Were you able to get at_exit or END to fire off with other signals?

Thanks,

Dan
 
D

Daniel Berger

Joel said:
Note that you can use BEGIN to register handlers out of order:

exit

BEGIN {
at_exit { puts "at_exit" }
END { puts "END" }
}


(without the BEGIN, nothing is printed)

Ah, yes. I think between this and Tim's all purpose catcher, we have the
makings of a nice little library. :)

Many thanks,

Dan
 
K

Ken Bloom

Right, I should have clarified that, even with the right ordering,
at_exit and END blocks weren't called.

Perhaps it's the signal I used?

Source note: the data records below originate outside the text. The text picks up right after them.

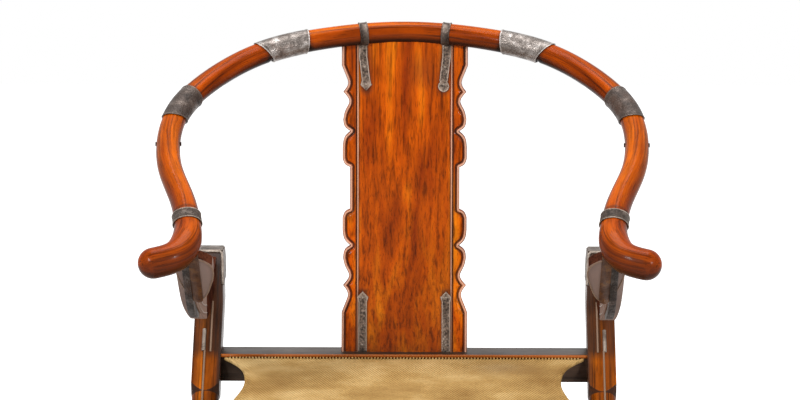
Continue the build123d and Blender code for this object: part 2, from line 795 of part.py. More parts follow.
def seat_mat():
    """Woven mat stretched between the seat rails, drawn in at the sides."""
    back = rail_depth / 2 + mat_gap
    front = seat_span - back
    middle = seat_span / 2
    top = seat_height - mat_drop
    upper = ThreePointArc(side(back, top), side(middle, top - mat_sag), side(front, top))
    low = top - mat_thickness
    lower = ThreePointArc(side(front, low), side(middle, low - mat_sag), side(back, low))
    face = make_face(upper + Line(upper @ 1, lower @ 0) + lower + Line(lower @ 1, upper @ 0))
    sheet = across(face, -mat_half_width, 2 * mat_half_width)
    edge = [
        (mat_half_width - drawn, middle_ahead - back - share * (front - back))
        for share, drawn in mat_draw_in
    ]
    right = Spline(*edge)
    left = Spline(*[(-x, y) for x, y in reversed(edge)])
    plan = make_face(right + Line(right @ 1, left @ 0) + left + Line(left @ 1, right @ 0))
    return sheet & extrude(plan, amount=seat_height)


# ---------------------------------------------------------------- the chair


def chair():
    """Every piece, by node name."""
    pieces = {}
    leg = front_leg()
    rail = arm_rail()
    post = arm_post(leg, rail)
    crest = crest_rail_center()
    pieces.update(pair("front_leg", leg))
    pieces.update(pair("rear_leg", rear_leg()))
    pieces.update(pair("pivot_pin", pivot_pin()))
    pieces.update(pair("pivot_washers", pivot_washers()))
    pieces["rear_seat_rail"] = seat_rail(0.0, 1, front_leg_inner)
    pieces["front_seat_rail"] = seat_rail(seat_span, -1, rear_leg_outer)
    pieces["front_sledge"] = sledge(front_foot_ahead)
    pieces["rear_sledge"] = sledge(rear_foot_ahead)
    pieces["front_foot_plates"] = both(foot_plate(front_leg_half_span, front_leg_foot, 1))
    pieces["rear_foot_plates"] = both(foot_plate(rear_leg_half_span, rear_leg_foot, -1))
    pieces["crest_rail_center"] = crest
    pieces.update(pair("crest_rail", crest_rail()))
    pieces.update(pair("arm_rail", rail))
    pieces.update(pair("inner_sleeve", sleeve(inner_sleeve_at, inner_sleeve_length, inner_sleeve_slants)))
    pieces.update(pair("outer_sleeve", sleeve(outer_sleeve_at, outer_sleeve_length, outer_sleeve_slants)))
    pieces.update(pair("arm_band", arm_band(post)))
    pieces["arm_studs"] = both(arm_studs(rail))
    pieces.update(pair("arm_post", post))
    pieces.update(pair("post_strap", post_strap(rail)))
    pieces.update(pair("arm_brace", arm_brace(post, rail)))
    pieces.update(pair("elbow_mount", elbow_mount()))
    pieces.update(pair("leg_strap", leg_strap()))
    pieces["splat_panel"] = splat_panel(crest)
    pieces.update(pair("splat_flange", splat_flange(crest)))
    pieces.update(pair("crest_strap", crest_strap()))
    pieces.update(pair("splat_strap", splat_strap()))
    pieces["strap_nails"] = both(strap_nails())
    pieces["footrest_board"] = footrest_board()
    pieces.update(pair("footrest_side", footrest_side()))
    pieces.update(pair("footrest_foot", footrest_foot()))
    pieces["footrest_apron"] = footrest_apron(
        footrest_front_ahead - 2 * footrest_apron_thickness
    )
    pieces["footrest_batten"] = footrest_apron(footrest_back_ahead)
    pieces["footrest_pins"] = both(footrest_pin_rod())
    pieces["footrest_plate"] = footrest_plate()
    pieces["footrest_corners"] = both(footrest_corner())
    pieces["seat_mat"] = seat_mat()
    return pieces


os.makedirs("parts", exist_ok=True)
for name, piece in chair().items():
    export_step(piece, "parts/" + name + ".step")
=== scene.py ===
import bpy
import bmesh
import json
import math
import numpy as np
from mathutils import Matrix, Vector


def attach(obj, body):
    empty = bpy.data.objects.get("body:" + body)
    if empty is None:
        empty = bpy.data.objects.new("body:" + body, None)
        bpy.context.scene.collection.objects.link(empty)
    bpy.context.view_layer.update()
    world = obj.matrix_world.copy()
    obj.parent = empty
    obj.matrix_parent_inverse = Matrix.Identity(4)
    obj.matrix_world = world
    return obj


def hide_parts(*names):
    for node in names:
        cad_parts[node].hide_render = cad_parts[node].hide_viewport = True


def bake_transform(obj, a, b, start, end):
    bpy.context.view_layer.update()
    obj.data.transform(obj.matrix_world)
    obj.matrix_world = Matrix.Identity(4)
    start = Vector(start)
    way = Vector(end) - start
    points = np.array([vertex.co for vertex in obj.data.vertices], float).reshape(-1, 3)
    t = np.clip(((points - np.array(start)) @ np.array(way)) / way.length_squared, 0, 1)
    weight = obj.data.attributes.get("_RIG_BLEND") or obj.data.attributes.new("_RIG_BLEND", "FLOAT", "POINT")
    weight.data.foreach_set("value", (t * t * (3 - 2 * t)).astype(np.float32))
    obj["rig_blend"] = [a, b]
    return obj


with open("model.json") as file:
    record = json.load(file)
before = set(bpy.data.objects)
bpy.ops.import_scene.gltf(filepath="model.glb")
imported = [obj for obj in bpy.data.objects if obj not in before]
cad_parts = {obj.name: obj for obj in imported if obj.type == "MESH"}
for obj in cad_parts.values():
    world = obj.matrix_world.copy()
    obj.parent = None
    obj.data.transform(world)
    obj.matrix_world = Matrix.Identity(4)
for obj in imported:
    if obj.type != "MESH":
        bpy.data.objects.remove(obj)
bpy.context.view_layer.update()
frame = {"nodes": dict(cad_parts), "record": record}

scene = bpy.context.scene

# All sizes are in metres. The sitter faces -Y, and +Z is up. "ahead" is a distance in front of the rear seat
# rail's centre line, "rise" a height above the seat rails, "span" a distance sideways from the chair's middle.
MIDDLE_AHEAD = 0.239994         # the frame's origin, ahead of the rear seat rail
SEAT_TOP = 0.500                # top of the seat rails
SEAT_SPAN = 0.450               # between the centre lines of the two seat rails
RIGHT, UP, AWAY = Vector((1, 0, 0)), Vector((0, 0, 1)), Vector((0, 1, 0))


def at(span, ahead, z):
    """A place from its distance sideways, its distance ahead of the rear seat rail and its height."""
    return Vector((span, MIDDLE_AHEAD - ahead, z))


# ---------------------------------------------------------------- camera

def aim_camera(target, distance, turn, lift, lens):
    """Camera that looks at target from in front, turned to the chair's left and lifted, in degrees."""
    turn, lift = math.radians(turn), math.radians(lift)
    away = Vector((math.sin(turn) * math.cos(lift), -math.cos(turn) * math.cos(lift), math.sin(lift)))
    data = bpy.data.cameras.new("front_camera")
    data.lens = lens
    data.sensor_width = 36.0
    camera = bpy.data.objects.new("front_camera", data)
    camera.location = target + away * distance
    camera.rotation_euler = (-away).to_track_quat("-Z", "Y").to_euler()
    scene.collection.objects.link(camera)
    scene.camera = camera


aim_camera(at(-0.006, 0.0, 0.720), distance=4.5, turn=0.9, lift=10.8, lens=142.6)


# ---------------------------------------------------------------- nodes

def fill(tree, node, sockets):
    """Fills a node's sockets, by name or number: each is linked to another socket or given a plain value."""
    for key, value in sockets.items():
        socket = node.inputs[key]
        if isinstance(value, bpy.types.NodeSocket):
            tree.links.new(value, socket)
        else:
            socket.default_value = (*value, 1.0) if socket.type == "RGBA" else value


def add_node(tree, kind, sockets=None, **settings):
    """A new node with its settings and its sockets filled."""
    node = tree.nodes.new(kind)
    for name, value in settings.items():
        setattr(node, name, value)
    fill(tree, node, sockets or {})
    return node


def own_attribute(tree, name, output="Vector"):
    return add_node(tree, "ShaderNodeAttribute", attribute_name=name).outputs[output]


def object_place(tree):
    return add_node(tree, "ShaderNodeTexCoord").outputs["Object"]


def stretched(tree, place, scale):
    return add_node(tree, "ShaderNodeMapping", {"Vector": place, "Scale": scale}).outputs[0]


def noise(tree, place, scale=1.0, detail=3.0, roughness=0.5, distortion=0.0):
    return add_node(tree, "ShaderNodeTexNoise", {
        "Vector": place, "Scale": scale, "Detail": detail, "Roughness": roughness, "Distortion": distortion,
    }).outputs[0]


def grain_noise(tree, grain, along, across, **kind):
    """Noise drawn out along the grain, from its scale along it and its scale across it."""
    return noise(tree, stretched(tree, grain, (along, across, across)), **kind)


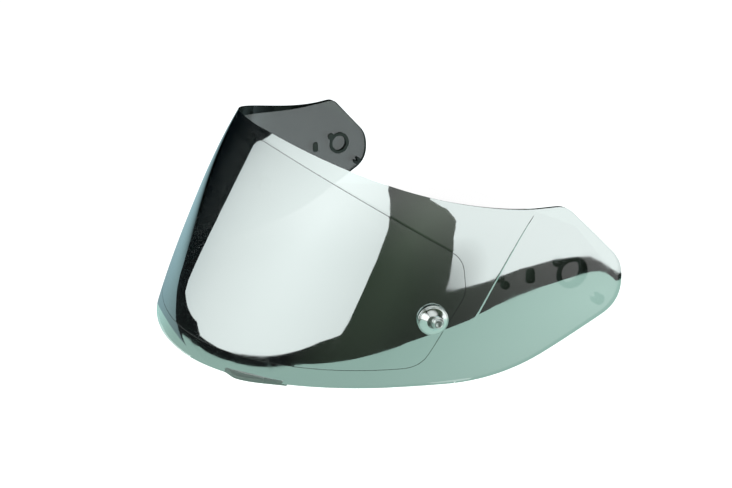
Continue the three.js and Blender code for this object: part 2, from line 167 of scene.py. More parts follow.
side_far = 0.6
side_edge = [
    (-0.31, 0.25), (-0.259, 0.213), (-0.224, 0.186), (-0.184, 0.158), (-0.159, 0.137),
    (-0.139, 0.12), (-0.124, 0.107), (-0.114, 0.095), (-0.109, 0.079), (-0.107, 0.058),
    (-0.103, 0.045), (-0.098, 0.024), (-0.091, -0.015), (-0.093, -0.028), (-0.073, -0.035),
    (-0.004, -0.046), (0.072, -0.055), (0.113, -0.063), (0.152, -0.071), (0.206, -0.087),
    (0.245, -0.101), (0.277, -0.119), (0.348, -0.162), (0.8, -0.3), (0.8, 0.12), (0.1, 0.24),
    (-0.25, 0.33)]
light_panel("side_light", [(side_far, y, z) for y, z in side_edge], strength=0.22,
            middle=(side_far, -0.12, -0.06), reach=0.12, edge_share=5.8)

overhead_height, overhead_half = 0.9, 0.7
light_panel("overhead_light", [(x * overhead_half, y * overhead_half, overhead_height)
                               for x, y in ((-1, -1), (1, -1), (1, 1), (-1, 1))],
            strength=1.0, middle=(0, 0, overhead_height), reach=1.4, edge_share=0.6)

table_tint, table_left_tint = (0.72, 1.0, 0.9), (0.72, 0.96, 1.0)
table_split = -0.03
table_edge = [
    (0.201, 0.127), (0.216, 0.127), (0.223, 0.126), (0.231, 0.123), (0.237, 0.117), (0.241, 0.107),
    (0.245, 0.09), (0.248, 0.07), (0.246, 0.048), (0.237, 0.029), (0.217, 0.008), (0.2, -0.019),
    (0.185, -0.039), (0.183, -0.069), (0.184, -0.104), (0.194, -0.149), (0.232, -0.258),
    (0.31, -0.44), (0.47, -0.85), (0.5, front_far), (-0.56, front_far), (-0.311, -0.558),
    (-0.083, -0.191), (table_split, -0.157), (table_split, 1.5), (0.19, 1.5)]
table_left_edge = [
    (table_split, -0.157), (-0.071, -0.159), (-0.095, -0.16), (-0.139, -0.17), (-0.184, -0.171),
    (-0.252, -0.184), (-0.357, -0.215), (-0.49, -0.239), (-0.746, -0.294), (-1.2, -0.377),
    (-1.2, 1.5), (table_split, 1.5)]
light_panel("table_glow_near", [(x, y, 0) for x, y in table_edge], strength=0.86,
            middle=(0.19, 0.11, 0), reach=0.16, edge_share=0.78, colour=table_tint)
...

I haven't fully experimented yet...

Regards,

Dan

See signal(7) for descriptions and numbers of the various signals. Most
likely you want to use SIGINT (signal 1), and then at_exit will be
sufficient. Note that SIGKILL (signal 9) cannot be caught under any
circumstances (it's used to kill badly misbehaving applications), so your
sigkill handler is useless.

I think it's unnecessary to install lots of signal handlers to do the
cleanup. Just learn what each signal does, and what to expect, and
at_exit should already be designed to do what you want.

--Ken
 
G

Gennady Bystritsky

Ken said:
See signal(7) for descriptions and numbers of the various
signals. Most
likely you want to use SIGINT (signal 1), and then at_exit will be

SIGINT is 2, 1 is SIGHUP
 
T

Tim Pease

cleanup = lambda do
cleanup = lambda{}
p 'cleanup'
end

That's not going to work. The various exit handlers already have a
reference to the cleanup proc, so reassigning the cleanup variable
will not prevent it from getting called twice. I know that global
variables are ugly, but there is a time and a place for everything.